I de Schwiiz wohne

Angesichts des hohen Wohnstandards in der Schweiz vergisst man allzu leicht, wie die Wohnsituation in der Schweiz noch vor wenigen Jahrzehnten ausgesehen hat. Wir alle leiden unter hohen Mietkosten, ohne zu berücksichtigen, wie stark sich der Wohnkomfort und auch der Anspruch an mehr Wohnfläche seither entwickelt hat. Ganz zu schweigen von immer komplexeren baurechtlichen Auflagen, Steuern und Abgaben, die die Bauten verteuern.

Auf der aus der Universität Zürich heraus neu lancierten Website www.meet-my-life.net kann jedermann seine Lebensgeschichte aufschreiben und gleich auch publizieren. Inzwischen benutzen bereits rund 60 Autoren/-innen dieses Angebot, und laufend werden es mehr. Zu diesen autobiographischen Aufzeichnungen gehören auch Erinnerungen, wie man in den Jahrzehnten nach Kriegsende in der Schweiz gewohnt hat.

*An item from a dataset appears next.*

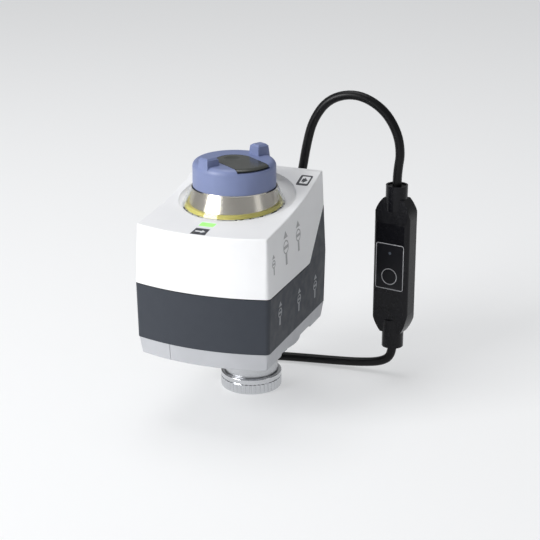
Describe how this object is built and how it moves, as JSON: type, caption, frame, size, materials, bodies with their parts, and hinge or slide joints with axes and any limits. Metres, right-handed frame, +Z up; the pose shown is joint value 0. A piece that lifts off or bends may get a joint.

So berichtet zum Beispiel Roland Seeholzer (Jahrgang 1947) aus seiner Jugendzeit in Wald ZH:

„Wir hatten im Erdgeschoss eine separate Küche mit einem Gas-Kochherd, Abwaschtrog mit fliessendem Kaltwasser, einen Küchentisch, eine Bank und ein Gestell und dem Ofenloch …. hier hatte auch jeder einen Becher mit Zahnbürste und Waschlappen.

.. ein Wohnraum mit Kachelofen und dem Esstisch mit einem Bank und etwa 4 Stuehlen… über dem Kachelofen war eine Klappe, die im Winter geöffnet wurde und das Elternzimmer wärmte … im Ofenrohr wärmten die „Chriesiäcke“ für uns Kinder, die wir ins Bett mitnahmen.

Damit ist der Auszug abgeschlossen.